**GOAL**
Quote the material below exactly as written, from the first line to the line that holds "0.8, metalness: 0", endpoints included.

**INFORMATION SHOWN**
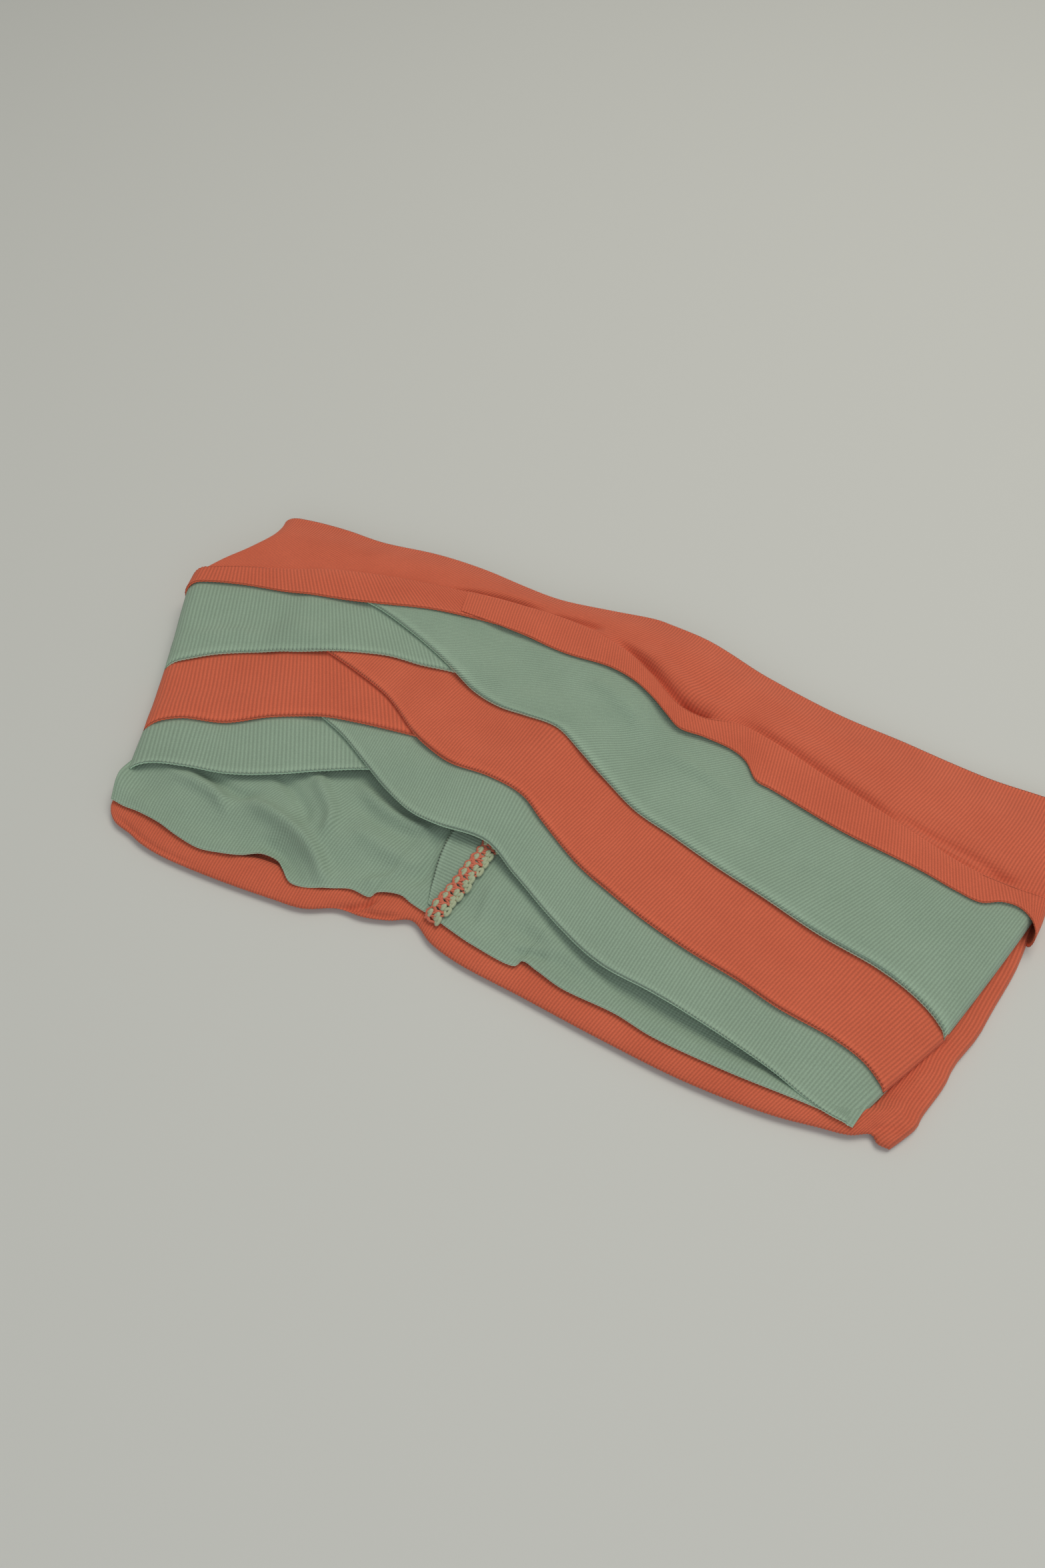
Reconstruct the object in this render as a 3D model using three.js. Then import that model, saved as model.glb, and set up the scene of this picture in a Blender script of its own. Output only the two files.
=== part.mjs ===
// A stretch headband of folded jersey strips, lying flat with its loop closed. Millimetres, +Z up.
// The back half lies on the table: outer cloth below, lining above. The front half lies over it,
// with a flat opening between the two that a head goes through. Two sets of folded strips cross on
// the front like a chevron, each one lying a cloth higher than the strip it covers.
import * as THREE from 'three';

// Driving dimensions.
const bandLength = 298; // from the left fold to the right fold
const bandDepth = 141; // from the near rim to the far rim
const clothThickness = 0.8; // one pressed strip or panel
const clearance = 0.3; // between pieces that lie on each other
const sideGap = 0.4; // between pieces that lie side by side
const stripOverlap = 8; // the part of a strip that the next one hides
const hemWidth = 5; // outer cloth turned in over the lining's rim
const mouthHeight = 4.8; // open height between the hem and the front half
const pressedDrop = 3.9; // how much lower the front half lies towards the right fold
const seamReach = 15; // from a fold in to the side seam under it
const seamThreadWidth = 1.8; // one row of overlock thread
const pleatDepth = 6; // the crown panel's near edge, tucked under the top strips
const crownSag = 6.4; // how far the crown panel's far rim hangs below its near edge
const seamAllowanceWidth = 4.5; // cloth beyond the lining's back seam
const seamLength = 30; // the stretch of back seam that the folded strips leave open to view

// The outlines below are drawn for a band of this length and depth, and follow the two above.
const drawn = { length: 298, depth: 141, left: -30, near: -6 };

const coral = { color: '#f2714f', roughness: 0.9, metalness: 0 };
const mint = { color: '#a6c6ac', roughness: 0.9, metalness: 0 };
const seamMint = { color: '#cfdcc8', roughness: 0.8, metalness: 0 };

const pitch = clothThickness + clearance;
const liningHeight = pitch;
const hemHeight = 2 * pitch;
const frontHeight = hemHeight + clothThickness + mouthHeight;
const headband = new THREE.Group();
const sideSeamPoints = [[], []]; // where the returns end, at the left and at the right

function place([x, y]) {
  const across = ((x - drawn.left) / drawn.length - 0.5) * bandLength;
  const deep = ((y - drawn.near) / drawn.depth - 0.5) * bandDepth;
  return new THREE.Vector3(across, deep, 0);
}

function line(points) {
  return new THREE.CatmullRomCurve3(points.map(place), false, 'centripetal');
}

// Height of the underside of the front half, `level` cloths above its lining.
function frontLevel(level) {
  const flatUntil = place([150, 0]).x;
  const lowFrom = place([225, 0]).x;
  return (point) => {
    const drop = pressedDrop * THREE.MathUtils.smoothstep(point.x, flatUntil, lowFrom);
    return frontHeight + level * pitch - drop;
  };
}

function level(height) {
  return () => height;
}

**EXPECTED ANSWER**
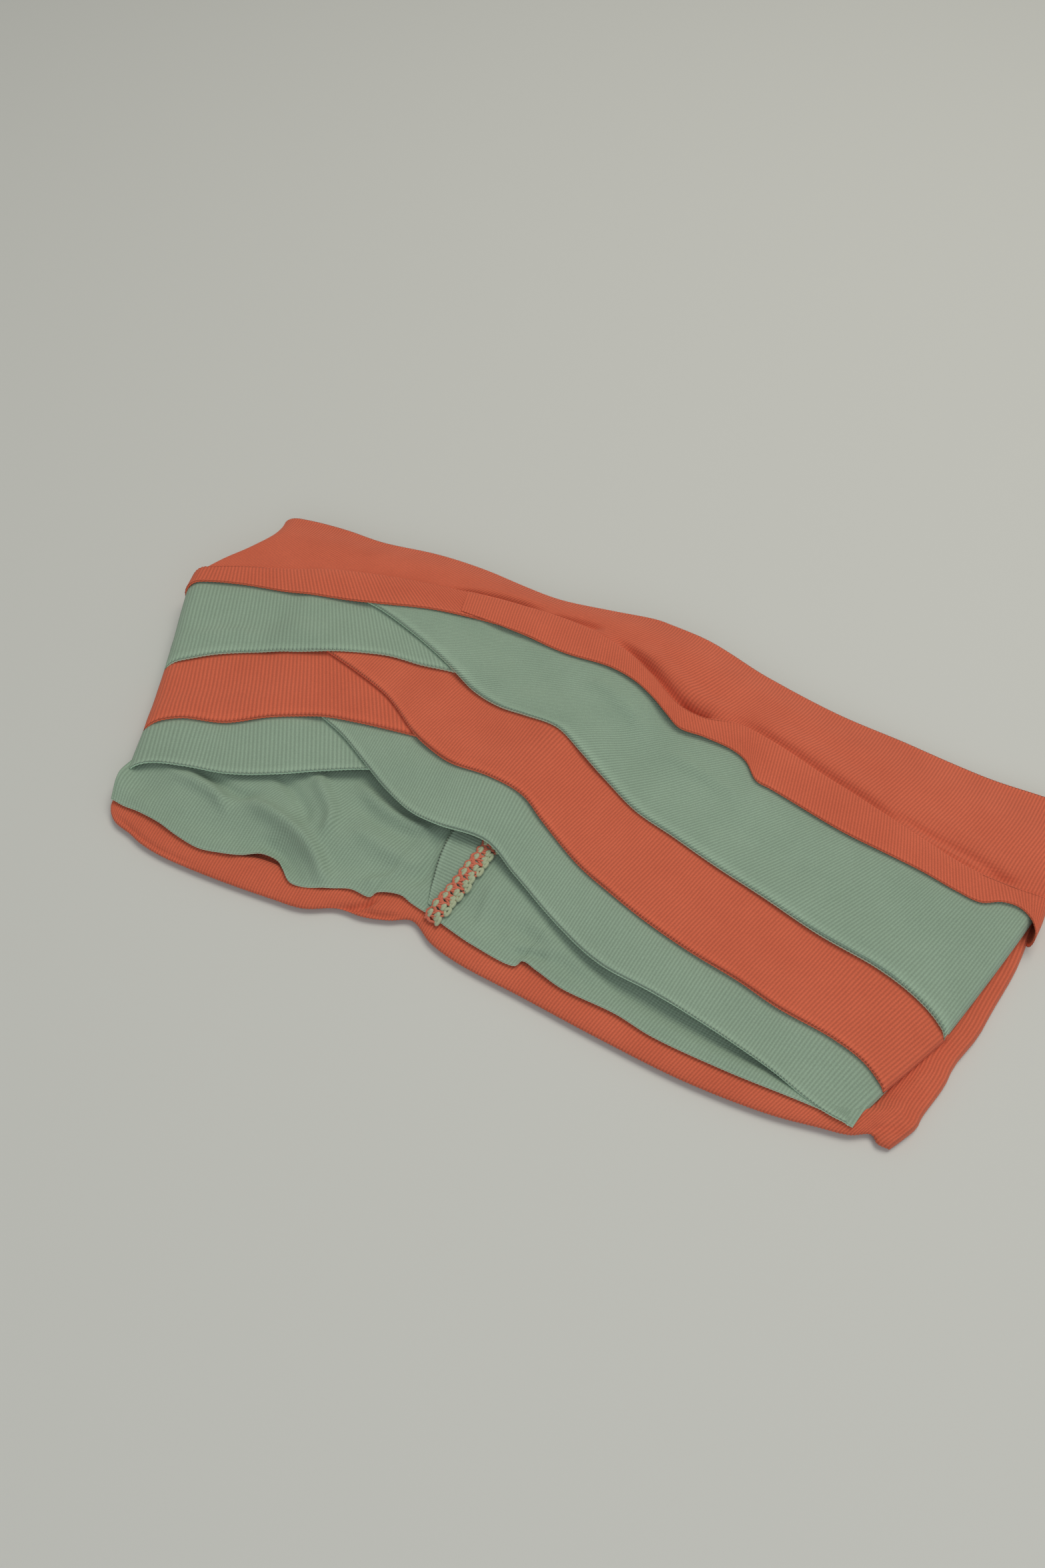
Reconstruct the object in this render as a 3D model using three.js. Then import that model, saved as model.glb, and set up the scene of this picture in a Blender script of its own. Output only the two files.
=== part.mjs ===
// A stretch headband of folded jersey strips, lying flat with its loop closed. Millimetres, +Z up.
// The back half lies on the table: outer cloth below, lining above. The front half lies over it,
// with a flat opening between the two that a head goes through. Two sets of folded strips cross on
// the front like a chevron, each one lying a cloth higher than the strip it covers.
import * as THREE from 'three';

// Driving dimensions.
const bandLength = 298; // from the left fold to the right fold
const bandDepth = 141; // from the near rim to the far rim
const clothThickness = 0.8; // one pressed strip or panel
const clearance = 0.3; // between pieces that lie on each other
const sideGap = 0.4; // between pieces that lie side by side
const stripOverlap = 8; // the part of a strip that the next one hides
const hemWidth = 5; // outer cloth turned in over the lining's rim
const mouthHeight = 4.8; // open height between the hem and the front half
const pressedDrop = 3.9; // how much lower the front half lies towards the right fold
const seamReach = 15; // from a fold in to the side seam under it
const seamThreadWidth = 1.8; // one row of overlock thread
const pleatDepth = 6; // the crown panel's near edge, tucked under the top strips
const crownSag = 6.4; // how far the crown panel's far rim hangs below its near edge
const seamAllowanceWidth = 4.5; // cloth beyond the lining's back seam
const seamLength = 30; // the stretch of back seam that the folded strips leave open to view

// The outlines below are drawn for a band of this length and depth, and follow the two above.
const drawn = { length: 298, depth: 141, left: -30, near: -6 };

const coral = { color: '#f2714f', roughness: 0.9, metalness: 0 };
const mint = { color: '#a6c6ac', roughness: 0.9, metalness: 0 };
const seamMint = { color: '#cfdcc8', roughness: 0.8, metalness: 0 };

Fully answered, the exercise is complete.